A: My property is about half an acre: that includes buildings, driveway and everything. I’ve owned the property about 13 years, but the first five or so were siting and building the house and garage with very little serious gardening (except, of course, for trying to reduce blackberries). Most of the plantings and structure you see today are from the last six or eight years.
Q: What part of your personality is reflected in your garden?
A: Mostly the practical side: trying to grow a lot of my food, in the laziest way I can. My long-term goal is that most of the work I do in the garden be harvesting. But the second criteria in most of my decisions is making it pleasing to my senses: colors and scents that please me; paths and seating areas that are comfortable and convenient to use.
Q: What are you doing in your garden this month?

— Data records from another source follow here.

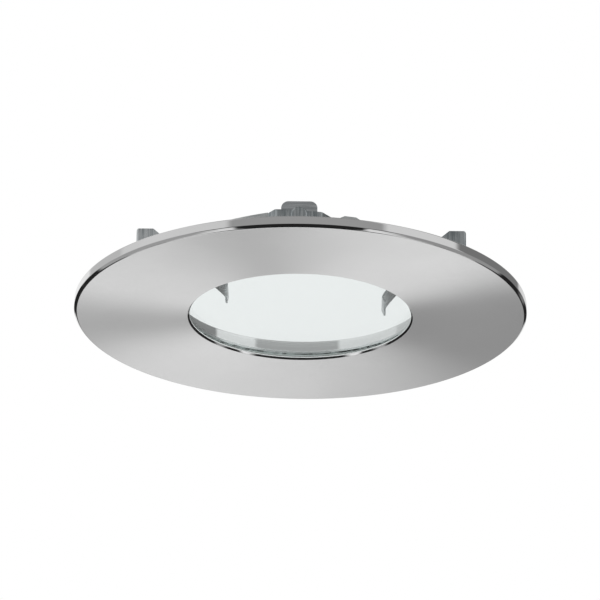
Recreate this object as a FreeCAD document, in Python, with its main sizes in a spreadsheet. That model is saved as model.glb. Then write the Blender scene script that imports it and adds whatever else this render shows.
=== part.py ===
import FreeCAD, Part
import math
import os
import Sketcher

# Front trim unit of a fixed soffit downlight: a chrome bezel with a glass lens, and behind it a steel
# plate with two sprung leaves and two catches that stand up through the hole in the soffit.
#
# Millimetres. The origin is on the lamp's axis, in the plane of the soffit's surface, and +Z points up
# into the soffit. The face points down. The front catch is towards -Y, the spring leaves are at -X and +X.

SIZES = {
    # bezel
    "rim_diameter": 91.0,
    "rim_height": 2.2,
    "rim_wall": 1.6,
    "face_thickness": 1.2,
    "face_edge_radius": 0.4,
    "face_bevel_width": 0.5,
    "face_bevel_height": 0.5,
    "rim_edge_radius": 0.3,
    "aperture_diameter": 44.6,
    "aperture_edge_radius": 0.25,
    "lip_thickness": 0.6,
    "collar_wall": 1.2,
    "collar_height": 7.2,
    "collar_edge_radius": 0.2,
    "seal_rib_width": 0.8,
    "seal_rib_height": 0.8,
    "boss_diameter": 6.0,
    "boss_height": 2.2,
    # lens, its gasket and its snap ring
    "lens_diameter": 50.0,
    "lens_thickness": 3.0,
    "lens_bevel": 0.3,
    "lens_clearance": 0.1,
    "lens_gasket_thickness": 0.4,
    "lens_gasket_width": 2.1,
    "snap_ring_thickness": 0.5,
    "snap_ring_width": 1.6,
    "snap_ring_bite": 0.3,
    "snap_ring_gap_angle": 18.0,
    "groove_clearance": 0.05,
    # seal against the soffit
    "seal_width": 5.0,
    "seal_proud": 0.2,
    "seal_clearance": 0.2,
    # steel plate in the hole of the soffit, and its screws
    "cutout_diameter": 75.0,
    "cutout_clearance": 1.0,
    "plate_thickness": 1.0,
    "plate_clearance": 0.5,
    "screw_circle_diameter": 63.0,
    "screw_diameter": 2.5,
    "screw_length": 3.0,
    "screw_hole_depth": 2.3,
    "screw_head_diameter": 4.6,
    "screw_head_height": 1.5,
    "screw_head_radius": 0.5,
    "screw_recess_length": 2.6,
    "screw_recess_width": 0.7,
    "screw_recess_depth": 0.8,
    "hole_clearance": 0.2,
    "thread_clearance": 0.04,
    # lugs turned up from the edge of the plate
    "lug_thickness": 0.8,
    "ramp_near": 6.0,
    "ramp_far": 13.0,
    "ramp_high": 2.65,
    "ramp_low": 2.0,
    "stop_near": 7.5,
    "stop_far": 12.3,
    "stop_height": 2.3,
    "stop_corner": 1.3,
    "stop_corner_drop": 0.7,
    # uprights that carry the spring leaves
    "upright_inset": 0.9,
    "upright_width": 8.0,
    "upright_height": 13.3,
    "upright_sheet": 0.6,
    "upright_bend_radius": 0.5,
    "gusset_flat": 3.4,
    "gusset_slope": 2.2,
    "gusset_drop": 1.9,
    # spring strip: the riveted anchor and the moving leaf
    "strip_thickness": 0.4,
    "strip_width": 6.2,
    "strip_start": 1.5,
    "strip_bend_radius": 1.3,
    "strip_rivet_height": 5.6,
    "hinge_inset": 3.1,
    "hinge_drop": 0.9,
    "bead_diameter": 1.0,
    "bead_clearance": 0.05,
    "curl_over_angle": 150.0,
    "curl_under_angle": 60.0,
    "leaf_length": 17.8,
    "leaf_width": 7.9,
    "leaf_bow": 1.4,
    "leaf_neck": 3.6,
    "leaf_shoulder": 0.8,
    "leaf_corner": 0.4,
    "foot_length": 1.2,
    "foot_width": 7.2,
    "foot_bend_angle": 72.0,
    "left_droop_angle": 30.0,
    "right_droop_angle": 40.0,
    # catches at the front and the rear
    "catch_reach": 35.0,
    "catch_sheet": 0.8,
    "catch_bend_radius": 0.5,
    "catch_web_width": 8.8,
    "catch_left_height": 4.0,
    "catch_right_height": 3.3,
    "catch_foot_depth": 5.6,
    "catch_rivet_height": 2.6,
    "wing_length": 3.6,
    "wing_angle": 54.0,
    "tongue_width": 7.0,
    "tongue_thickness": 0.5,
    "tongue_gap": 0.2,
    "tongue_top": 5.9,
    "tongue_corner": 1.4,
    # rivets
    "rivet_diameter": 2.0,
    "rivet_head_diameter": 3.4,
    "rivet_head_height": 0.7,
    "rivet_tail_diameter": 2.8,
    "rivet_tail_height": 0.4,
    "rivet_clearance": 0.1,
    "rivet_rounding": 0.8,
    "foot_rivet_inset": 3.6,
}


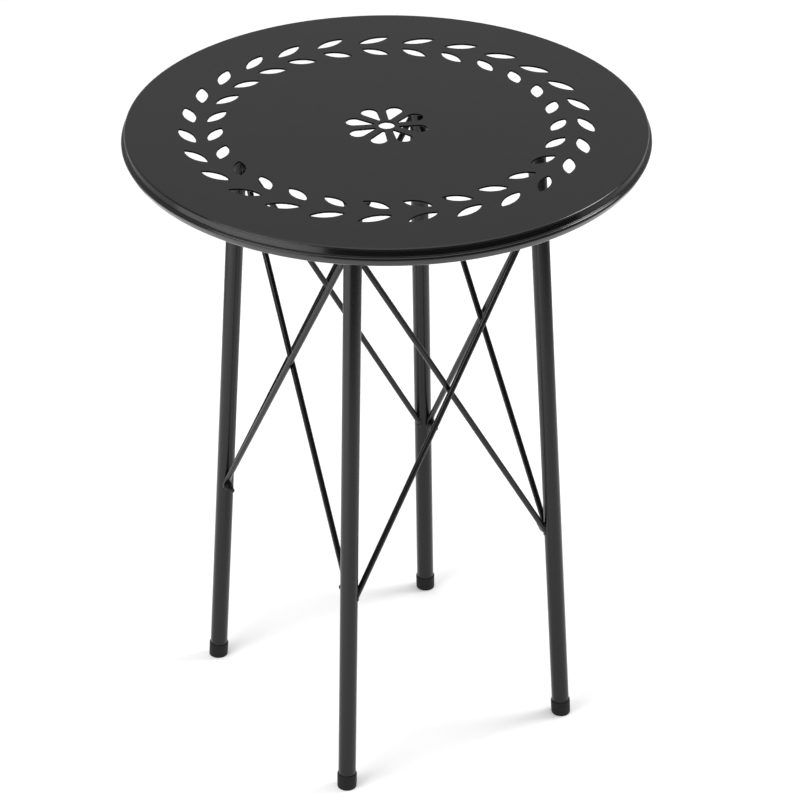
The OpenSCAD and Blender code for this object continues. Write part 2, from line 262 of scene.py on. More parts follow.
def makeDust():
    # thin dust that settles on faces that look up, thicker in patches
    group = bpy.data.node_groups.new("settledDust", "ShaderNodeTree")
    groupSocket(group, "Vector", "INPUT", "NodeSocketVector")
    groupSocket(group, "Colour", "INPUT", "NodeSocketColor", (0.03, 0.03, 0.03, 1))
    groupSocket(group, "Dust Colour", "INPUT", "NodeSocketColor", (0.2, 0.19, 0.18, 1))
    groupSocket(group, "Amount", "INPUT", "NodeSocketFloat", 0.05)
    groupSocket(group, "Colour", "OUTPUT", "NodeSocketColor")
    given = addNode(group, "NodeGroupInput", -900, 0)
    out = addNode(group, "NodeGroupOutput", 600, 0)
    link = group.links.new
    facing = addNode(group, "ShaderNodeNewGeometry", -900, -300)
    split = addNode(group, "ShaderNodeSeparateXYZ", -700, -300)
    link(facing.outputs["Normal"], split.inputs[0])
    up = addNode(group, "ShaderNodeMapRange", -500, -300)
    up.inputs["From Min"].default_value = dustFall["steepest"]
    up.inputs["From Max"].default_value = dustFall["level"]
    link(split.outputs["Z"], up.inputs["Value"])
    patch = addNode(group, "ShaderNodeTexNoise", -500, 100)
    patch.inputs["Scale"].default_value = dustFall["patchScale"]
    patch.inputs["Detail"].default_value = dustFall["patchDetail"]
    link(given.outputs["Vector"], patch.inputs["Vector"])
    both = addNode(group, "ShaderNodeMath", -250, -60, operation="MULTIPLY")
    link(up.outputs["Result"], both.inputs[0])
    link(patch.outputs["Fac"], both.inputs[1])
    mask = addNode(group, "ShaderNodeMath", -60, -60, operation="MULTIPLY", use_clamp=True)
    link(both.outputs[0], mask.inputs[0])
    link(given.outputs["Amount"], mask.inputs[1])
    mix = addNode(group, "ShaderNodeMix", 180, 120, data_type="RGBA")
    link(mask.outputs[0], mix.inputs["Factor"])
    link(given.outputs["Colour"], mix.inputs["A"])
    link(given.outputs["Dust Colour"], mix.inputs["B"])
    link(mix.outputs["Result"], out.inputs["Colour"])
    return group


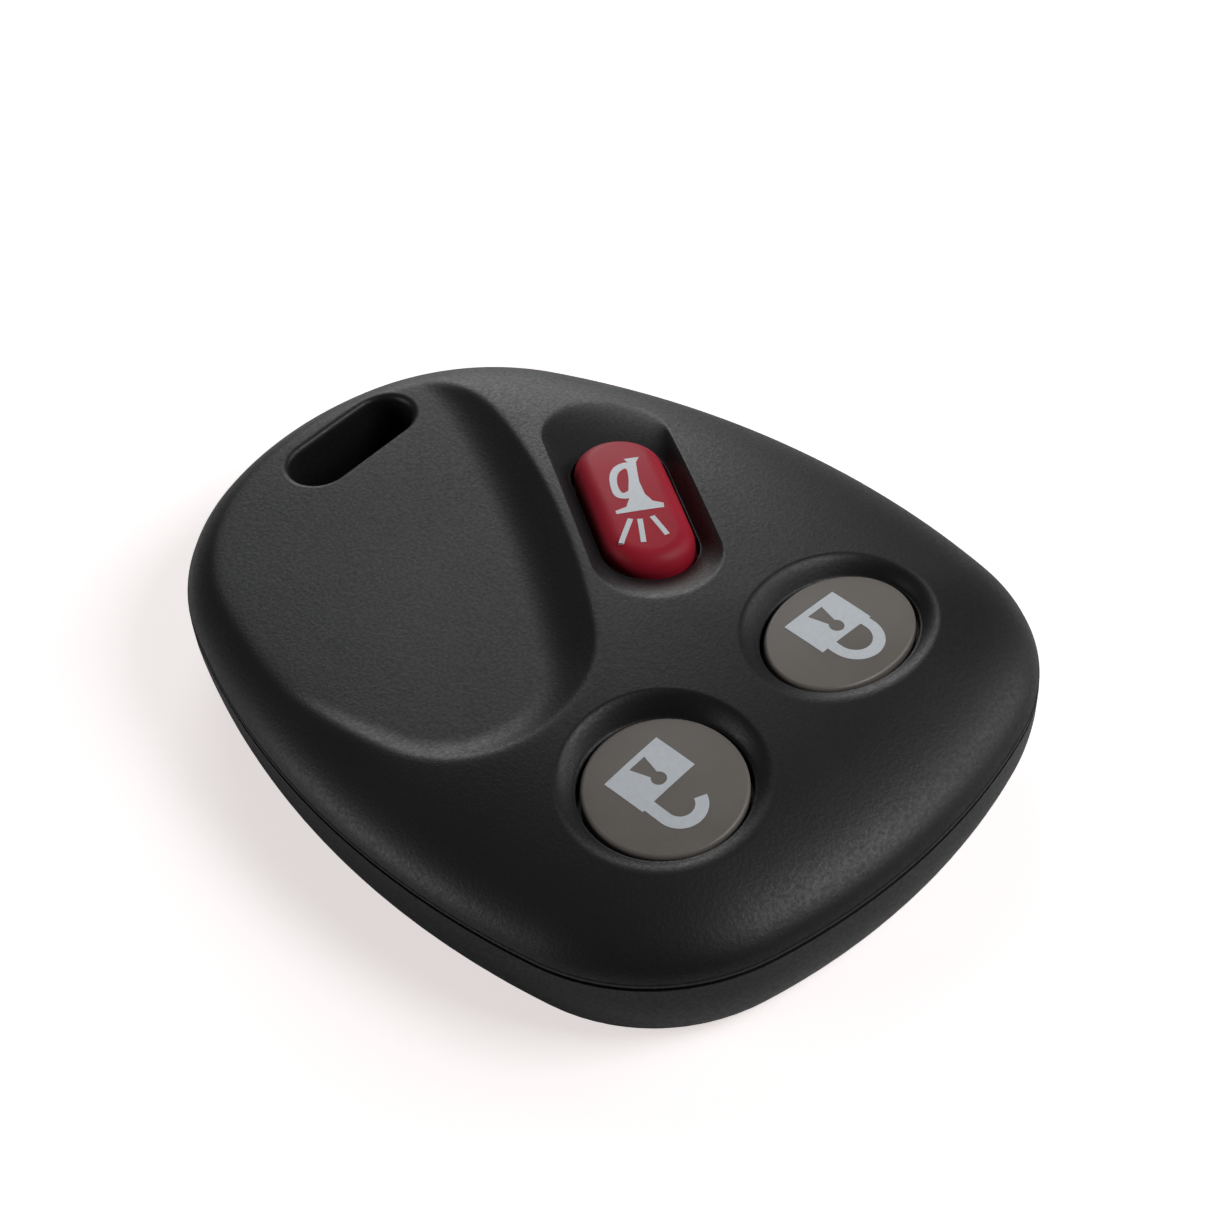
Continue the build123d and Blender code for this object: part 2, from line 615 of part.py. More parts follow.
def battery_cap():
    cup = round_prism(CELL_AT, CELL_CAP_RADIUS, CELL_BOTTOM_Z + CELL_HEIGHT / 3, CELL_TOP_Z)
    cup = fillet(cup.edges().group_by(Axis.Z)[-1], CELL_STEP)
    return cup - round_prism(CELL_AT, CELL_CAP_RADIUS - CELL_STEP, CELL_BOTTOM_Z, CELL_TOP_Z - CELL_STEP)


def battery_electrodes():
    radius = CELL_CAP_RADIUS - CAN_WALL
    return round_prism(CELL_AT, radius, CELL_BOTTOM_Z + CAN_WALL, CELL_TOP_Z - CELL_STEP)


def battery_positive_clip():
    """A metal strap under the cell, with a leg and a soldered foot on each side."""
    reach = CELL_RADIUS + CLIP_ROOM
    low = CELL_BOTTOM_Z - CLIP_THICKNESS
    strap = block(CELL_AT, (2 * reach, CLIP_WIDTH, CLIP_THICKNESS), low)
    for side in (-1, 1):
        leg = (CELL_AT[0] + side * (reach - CLIP_THICKNESS / 2), CELL_AT[1])
        foot = (CELL_AT[0] + side * (reach + CLIP_FOOT / 2 - 0.1), CELL_AT[1])
        strap += block(leg, (CLIP_THICKNESS, CLIP_WIDTH, BOARD_BOTTOM_Z - low), low)
        strap += block(foot, (CLIP_FOOT, CLIP_WIDTH, CLIP_THICKNESS), BOARD_BOTTOM_Z - CLIP_THICKNESS)
    return strap


def battery_negative_contact():
    """A plate under the board with a dimple that presses on the cell."""
    low = BOARD_BOTTOM_Z - CELL_STEP
    plate = block(CELL_AT, (PLATE_LENGTH, PLATE_WIDTH, CELL_STEP), low)
    return plate + round_prism(CELL_AT, DIMPLE_RADIUS, CELL_TOP_Z, BOARD_BOTTOM_Z)


def save(shape, name):
    export_step(shape, "parts/" + name + ".step")


def main():
    os.makedirs("parts", exist_ok=True)
    save(top_cover(), "top_cover")
    save(bottom_cover(), "bottom_cover")
    for kind in KINDS:
        mark = symbol(kind)
        save(mark, kind + "_symbol")
        save(button_cap(kind) - mark, kind + "_button")
        save(switch_plunger(kind), kind + "_switch_plunger")
    save(silicone_keypad(), "silicone_keypad")
    save(circuit_board(), "circuit_board")
    save(antenna_loop(), "antenna_loop")
    save(switch_bases(), "switch_bases")
    save(switch_frames(), "switch_frames")
    save(chip(CONTROLLER_AT, CONTROLLER_SIZE, 8), "controller_chip")
    save(chip(TRANSMITTER_AT, TRANSMITTER_SIZE, 4), "transmitter_chip")
    save(resonator_can(), "resonator_can")
    save(timing_crystal(), "timing_crystal")
    save(tuning_coil(), "tuning_coil")
    save(chip_row(RESISTOR_PLACES, RESISTOR_SIZE), "chip_resistors")
    save(chip_row(CAPACITOR_PLACES, CAPACITOR_SIZE), "chip_capacitors")
    save(battery_can(), "battery_can")
    save(battery_gasket(), "battery_gasket")
    save(battery_cap(), "battery_cap")
    save(battery_electrodes(), "battery_electrodes")
    save(battery_positive_clip(), "battery_positive_clip")
    save(battery_negative_contact(), "battery_negative_contact")


main()
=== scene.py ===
import math

import bpy
import numpy as np
from bpy.props import FloatProperty, FloatVectorProperty, PointerProperty
from mathutils import Matrix


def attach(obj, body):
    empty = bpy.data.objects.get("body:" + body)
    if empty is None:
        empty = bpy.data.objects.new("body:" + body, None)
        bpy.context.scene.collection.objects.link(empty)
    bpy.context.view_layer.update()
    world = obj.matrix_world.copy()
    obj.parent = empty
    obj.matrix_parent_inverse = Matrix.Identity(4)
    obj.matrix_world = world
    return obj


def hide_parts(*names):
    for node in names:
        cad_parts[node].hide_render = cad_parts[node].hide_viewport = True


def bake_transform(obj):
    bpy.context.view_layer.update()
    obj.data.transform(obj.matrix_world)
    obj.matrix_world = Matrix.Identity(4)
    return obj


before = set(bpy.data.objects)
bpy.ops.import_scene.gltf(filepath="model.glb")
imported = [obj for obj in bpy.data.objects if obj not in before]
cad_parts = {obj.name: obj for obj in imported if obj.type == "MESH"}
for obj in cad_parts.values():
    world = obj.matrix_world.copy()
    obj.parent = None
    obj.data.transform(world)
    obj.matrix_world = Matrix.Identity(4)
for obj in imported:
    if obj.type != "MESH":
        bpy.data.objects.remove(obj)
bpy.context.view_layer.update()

bl_info = {
    "name": "Key Fob Parts",
    "version": (1, 0, 0),
    "blender": (4, 5, 0),
    "location": "3D View > Sidebar > Key Fob",
    "description": "Builds the moulded skins, finishes and studio of a three-button key fob",
    "category": "Add Mesh",
}

MM = 0.001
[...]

A: I should be finishing the last of the late harvest, and catching up on the weeding and cleaning I always get behind on in the late summer, and this year working on my new paths. But I have been spending a lot of gardening time cleaning up bear damage: He has climbed in over my front gate a couple of times, and ate every one of the Asian pears, and most of the apples from my young trees. I’ve been cleaning up the tree damage, and trying to figure out how to reduce it next year (and maybe keep more of the fruit for myself!)
Q: What are your favorite seed catalogs or plant sources?
A: I have a large annual vegetable garden, and depend on Territorial Seed Co. for most of the seed. Many of my fruit trees are from Raintree Nursery, in Morton, Washington, and One Green World.
Q: What’s the most recent gardening book you’ve read that you would recommend?
A: A friend recently lent me Ann Ralph’s “Grow a Little Fruit Tree,” which summarizes years and years worth of pruning advice into something I think I can actually use to help grow fruit trees that will be easy to care for and survive bear incursions (I’d rather lose a year’s harvest than the whole tree).
Lisa Mattfield of Ocean Park has a bountiful garden.